I suppose most of you already know that design is my element - especially user experience and user interface design, which I’ve been deeply involved with for more than twenty years.
But perhaps not everyone knows that I hold several degrees in design - fashion, graphic, and industrial. My bachelor’s and master’s degrees are both in industrial design and engineering - or more officially, Engineer-Designer.
I worked and interned in some of the most renowned design studios in Germany and China (Shanghai), developing concepts for cars, laptops, navigation systems, and household products. When I graduated, Bulgaria didn’t really have a working industrial design industry, so I shifted toward interface design, where the IT sector was rapidly expanding. That’s how I became one of the early pioneers in user experience and interface design for digital products.
Yet, industrial design remained my hidden passion. I never stopped following trends, tools, processes - and the evolution of what it means to create products. Real, physical products. Things you can touch, hold, and even smell. Objects that fill the real world - and the ones we simply can’t live without.
From the smallest household objects to the interiors and exteriors of the latest cars, this world of form and function has always fascinated me. And even though I’ve spent years building digital worlds with my team, creating physical objects has remained a dream - an unrealized potential.
But the world has changed. And maybe it was destiny.
The evolution of technology has brought us to a moment where the physical and the digital are becoming one. What we see in the real world now takes on digital form - and everything that happens in the digital world is gaining physical dimension.
Everywhere we look, we see screens, interfaces, sensors. Buttons, handles, and mechanical panels are disappearing, replaced by fully digital surfaces - visual dashboards, control panels, and real-time data visualizations.
Everything is moving toward a single harmony - a symbiosis between form and function.
Why is this happening? Because technology has reached a point where engineering components have become smaller, simpler, more efficient.
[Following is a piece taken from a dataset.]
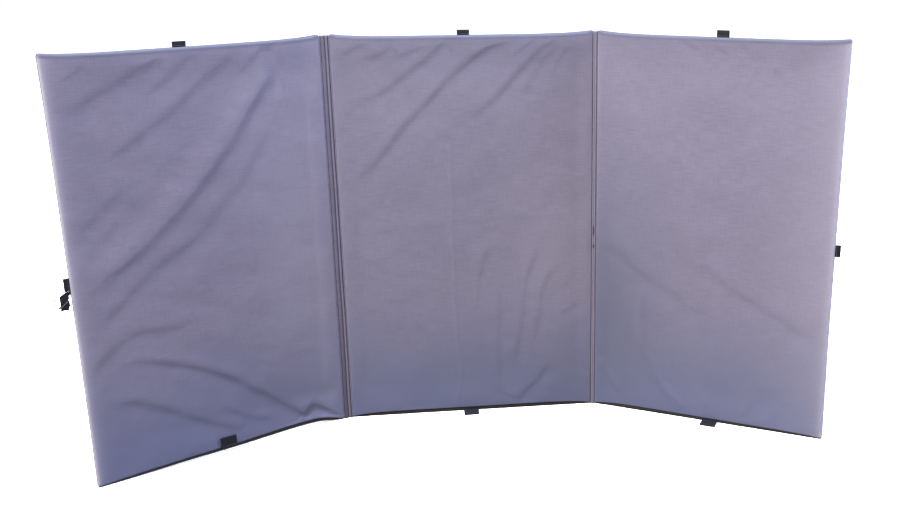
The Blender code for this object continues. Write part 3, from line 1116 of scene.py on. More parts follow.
    def wear(self, x: Array, z: Array, left: Array, right: Array, top: Array) -> Array:
        """How worn the fabric is: above 0 where it is faded, below 0 where it is dim.

        Args:
            x: Places across.
            z: Places up.
            left: The left side's distance from the middle.
            right: The right side's.
            top: The top's height.

        Returns:
            The wear at each place.
        """
        beside = np.clip(np.minimum(x + left, right - x), 0, None)
        bands = np.where(x * self.panel.outer > 0, faded(beside, self.FREE_WEAR),
                         faded(beside, self.FOLD_WEAR))
        rim = smoothstep((z - (top - self.RIM_DEPTH)) / self.RIM_FADE)
        return (bands + self.panel.shade(x, z)) * (1 - rim) - self.RIM_DIM * rim

    def build(self) -> Piece:
        """Make the piece.

        Returns:
            The piece.
        """
        panel = self.panel
        rings = self.TURNS + len(self.TUCKS)
        obj = cloth_object(panel.name + "_face", ringed_grid(self.COLUMNS, self.ROWS, rings, True))
        across, upward, ring = grid_places(obj, CROWDING)
        side, end = ends_of(across), ends_of(upward)
        left, right = panel.side_line(-1, upward), panel.side_line(1, upward)
        hem, top = panel.hem_line(across), panel.top_line(across)
        rough_x = across * panel.width / 2
        rough_z = hem + (top - hem) * (upward + 1) / 2
        side_radius, end_radius = self.edge_radius(across, side, end, rough_x, rough_z)
        left_in = left - np.where(side != 0, side_radius, self.inner_radius(-1))
        right_in = right - np.where(side != 0, side_radius, self.inner_radius(1))
        x = -left_in + (left_in + right_in) * (across + 1) / 2
        low_in = hem + SIZES.hem_round
        high_in = top - np.where(end > 0, end_radius, SIZES.edge_round)
        z = low_in + (high_in - low_in) * (upward + 1) / 2
        turn = math.pi / 2 * np.minimum(ring, self.TURNS) / self.TURNS
        x += side * side_radius * np.sin(turn)
        z += end * end_radius * np.sin(turn)
        radius = np.where(end != 0, end_radius, side_radius)
        depth = self.depth(ring, turn, radius, self.seam_depth(end, z))
        tuck = np.array((0.0, *self.TUCKS))[np.clip(ring - self.TURNS, 0, None)]
        x -= side * tuck
        z -= end * tuck
        x, z = rounded_corners(x, z, -left, right, SIZES.hem_corner, top, panel.corner_radii())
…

There’s less need for mechanical systems that require visible physical forms.
As a result, industrial products have become lighter, purer, and more refined - with elegant, aerodynamic shapes and effortless usability.
Of course, there will always be a question of balance - the perfect equilibrium between the human, the physical, and the digital.
From the simple act of making coffee - how should the coffee machine look, and what part of it should be physical versus digital - to the complex interfaces inside a car - how much should rely on screens and visual transitions, and how much on instinctive, tactile interaction?
The future of product design lies right there - in the harmony between what we see and what we feel.
The future isn’t digital or physical - it’s human.
Fram Product is where engineering meets emotion, and where form and function no longer compete - they speak the same language.